*THE TASK:* Everything in the listing should be restated word for word.

[Records that describe objects]

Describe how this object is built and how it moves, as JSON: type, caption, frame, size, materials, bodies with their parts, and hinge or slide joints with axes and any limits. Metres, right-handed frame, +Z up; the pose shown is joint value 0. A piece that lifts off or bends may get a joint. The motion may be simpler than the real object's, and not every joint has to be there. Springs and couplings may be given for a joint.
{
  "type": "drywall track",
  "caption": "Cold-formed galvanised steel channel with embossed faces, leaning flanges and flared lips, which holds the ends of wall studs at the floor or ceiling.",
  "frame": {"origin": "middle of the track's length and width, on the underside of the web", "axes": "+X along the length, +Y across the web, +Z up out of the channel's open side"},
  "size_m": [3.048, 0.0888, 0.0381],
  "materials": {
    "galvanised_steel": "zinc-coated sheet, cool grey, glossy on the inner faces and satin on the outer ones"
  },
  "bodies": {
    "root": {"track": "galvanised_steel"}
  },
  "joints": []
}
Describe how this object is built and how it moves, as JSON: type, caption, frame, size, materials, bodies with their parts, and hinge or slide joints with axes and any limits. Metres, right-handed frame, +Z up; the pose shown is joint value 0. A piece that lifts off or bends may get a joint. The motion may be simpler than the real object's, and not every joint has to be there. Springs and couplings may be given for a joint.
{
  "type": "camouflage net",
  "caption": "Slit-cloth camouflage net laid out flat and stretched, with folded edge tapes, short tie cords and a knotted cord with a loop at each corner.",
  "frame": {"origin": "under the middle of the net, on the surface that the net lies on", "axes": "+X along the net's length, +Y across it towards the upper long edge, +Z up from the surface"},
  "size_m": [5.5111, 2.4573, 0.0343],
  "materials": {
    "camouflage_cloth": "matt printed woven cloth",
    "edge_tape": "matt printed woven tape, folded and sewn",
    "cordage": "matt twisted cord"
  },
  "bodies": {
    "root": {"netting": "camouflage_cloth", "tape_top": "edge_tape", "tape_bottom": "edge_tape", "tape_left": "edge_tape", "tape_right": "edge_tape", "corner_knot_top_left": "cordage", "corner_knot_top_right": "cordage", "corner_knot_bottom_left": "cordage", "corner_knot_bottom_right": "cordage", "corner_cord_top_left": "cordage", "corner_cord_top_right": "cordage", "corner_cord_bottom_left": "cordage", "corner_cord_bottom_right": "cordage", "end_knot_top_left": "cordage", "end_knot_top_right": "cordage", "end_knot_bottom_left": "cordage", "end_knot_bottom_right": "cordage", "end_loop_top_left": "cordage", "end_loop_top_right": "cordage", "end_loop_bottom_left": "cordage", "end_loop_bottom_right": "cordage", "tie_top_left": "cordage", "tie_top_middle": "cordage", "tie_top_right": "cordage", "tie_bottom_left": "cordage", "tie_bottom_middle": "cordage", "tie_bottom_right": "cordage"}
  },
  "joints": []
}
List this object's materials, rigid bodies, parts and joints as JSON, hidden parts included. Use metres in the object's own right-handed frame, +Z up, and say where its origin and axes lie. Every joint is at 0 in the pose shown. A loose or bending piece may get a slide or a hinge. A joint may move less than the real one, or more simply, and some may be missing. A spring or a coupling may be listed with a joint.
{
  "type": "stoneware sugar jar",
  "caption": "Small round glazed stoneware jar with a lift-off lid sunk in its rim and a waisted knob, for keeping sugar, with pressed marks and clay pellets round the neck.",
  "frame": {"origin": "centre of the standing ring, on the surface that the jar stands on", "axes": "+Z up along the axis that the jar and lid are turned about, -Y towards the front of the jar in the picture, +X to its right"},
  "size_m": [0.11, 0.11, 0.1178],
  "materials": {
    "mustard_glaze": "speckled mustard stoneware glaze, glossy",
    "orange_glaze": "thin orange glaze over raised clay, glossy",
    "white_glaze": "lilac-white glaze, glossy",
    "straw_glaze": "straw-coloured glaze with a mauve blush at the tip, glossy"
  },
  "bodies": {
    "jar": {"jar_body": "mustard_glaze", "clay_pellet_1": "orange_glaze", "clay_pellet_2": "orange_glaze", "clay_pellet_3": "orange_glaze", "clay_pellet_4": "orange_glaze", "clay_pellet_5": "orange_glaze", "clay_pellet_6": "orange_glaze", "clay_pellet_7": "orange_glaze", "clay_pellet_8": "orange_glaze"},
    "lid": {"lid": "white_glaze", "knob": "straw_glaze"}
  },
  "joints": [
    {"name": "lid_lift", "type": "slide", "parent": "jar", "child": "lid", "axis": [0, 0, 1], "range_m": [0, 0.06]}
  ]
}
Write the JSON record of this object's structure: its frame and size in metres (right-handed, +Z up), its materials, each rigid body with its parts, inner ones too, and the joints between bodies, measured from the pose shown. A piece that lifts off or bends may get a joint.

*OUTPUT BELOW:*
Describe how this object is built and how it moves, as JSON: type, caption, frame, size, materials, bodies with their parts, and hinge or slide joints with axes and any limits. Metres, right-handed frame, +Z up; the pose shown is joint value 0. A piece that lifts off or bends may get a joint. The motion may be simpler than the real object's, and not every joint has to be there. Springs and couplings may be given for a joint.
{
  "type": "drywall track",
  "caption": "Cold-formed galvanised steel channel with embossed faces, leaning flanges and flared lips, which holds the ends of wall studs at the floor or ceiling.",
  "frame": {"origin": "middle of the track's length and width, on the underside of the web", "axes": "+X along the length, +Y across the web, +Z up out of the channel's open side"},
  "size_m": [3.048, 0.0888, 0.0381],
  "materials": {
    "galvanised_steel": "zinc-coated sheet, cool grey, glossy on the inner faces and satin on the outer ones"
  },
  "bodies": {
    "root": {"track": "galvanised_steel"}
  },
  "joints": []
}
Describe how this object is built and how it moves, as JSON: type, caption, frame, size, materials, bodies with their parts, and hinge or slide joints with axes and any limits. Metres, right-handed frame, +Z up; the pose shown is joint value 0. A piece that lifts off or bends may get a joint. The motion may be simpler than the real object's, and not every joint has to be there. Springs and couplings may be given for a joint.
{
  "type": "camouflage net",
  "caption": "Slit-cloth camouflage net laid out flat and stretched, with folded edge tapes, short tie cords and a knotted cord with a loop at each corner.",
  "frame": {"origin": "under the middle of the net, on the surface that the net lies on", "axes": "+X along the net's length, +Y across it towards the upper long edge, +Z up from the surface"},
  "size_m": [5.5111, 2.4573, 0.0343],
  "materials": {
    "camouflage_cloth": "matt printed woven cloth",
    "edge_tape": "matt printed woven tape, folded and sewn",
    "cordage": "matt twisted cord"
  },
  "bodies": {
    "root": {"netting": "camouflage_cloth", "tape_top": "edge_tape", "tape_bottom": "edge_tape", "tape_left": "edge_tape", "tape_right": "edge_tape", "corner_knot_top_left": "cordage", "corner_knot_top_right": "cordage", "corner_knot_bottom_left": "cordage", "corner_knot_bottom_right": "cordage", "corner_cord_top_left": "cordage", "corner_cord_top_right": "cordage", "corner_cord_bottom_left": "cordage", "corner_cord_bottom_right": "cordage", "end_knot_top_left": "cordage", "end_knot_top_right": "cordage", "end_knot_bottom_left": "cordage", "end_knot_bottom_right": "cordage", "end_loop_top_left": "cordage", "end_loop_top_right": "cordage", "end_loop_bottom_left": "cordage", "end_loop_bottom_right": "cordage", "tie_top_left": "cordage", "tie_top_middle": "cordage", "tie_top_right": "cordage", "tie_bottom_left": "cordage", "tie_bottom_middle": "cordage", "tie_bottom_right": "cordage"}
  },
  "joints": []
}
List this object's materials, rigid bodies, parts and joints as JSON, hidden parts included. Use metres in the object's own right-handed frame, +Z up, and say where its origin and axes lie. Every joint is at 0 in the pose shown. A loose or bending piece may get a slide or a hinge. A joint may move less than the real one, or more simply, and some may be missing. A spring or a coupling may be listed with a joint.
{
  "type": "stoneware sugar jar",
  "caption": "Small round glazed stoneware jar with a lift-off lid sunk in its rim and a waisted knob, for keeping sugar, with pressed marks and clay pellets round the neck.",
  "frame": {"origin": "centre of the standing ring, on the surface that the jar stands on", "axes": "+Z up along the axis that the jar and lid are turned about, -Y towards the front of the jar in the picture, +X to its right"},
  "size_m": [0.11, 0.11, 0.1178],
  "materials": {
    "mustard_glaze": "speckled mustard stoneware glaze, glossy",
    "orange_glaze": "thin orange glaze over raised clay, glossy",
    "white_glaze": "lilac-white glaze, glossy",
    "straw_glaze": "straw-coloured glaze with a mauve blush at the tip, glossy"
  },
  "bodies": {
    "jar": {"jar_body": "mustard_glaze", "clay_pellet_1": "orange_glaze", "clay_pellet_2": "orange_glaze", "clay_pellet_3": "orange_glaze", "clay_pellet_4": "orange_glaze", "clay_pellet_5": "orange_glaze", "clay_pellet_6": "orange_glaze", "clay_pellet_7": "orange_glaze", "clay_pellet_8": "orange_glaze"},
    "lid": {"lid": "white_glaze", "knob": "straw_glaze"}
  },
  "joints": [
    {"name": "lid_lift", "type": "slide", "parent": "jar", "child": "lid", "axis": [0, 0, 1], "range_m": [0, 0.06]}
  ]
}
Write the JSON record of this object's structure: its frame and size in metres (right-handed, +Z up), its materials, each rigid body with its parts, inner ones too, and the joints between bodies, measured from the pose shown. A piece that lifts off or bends may get a joint.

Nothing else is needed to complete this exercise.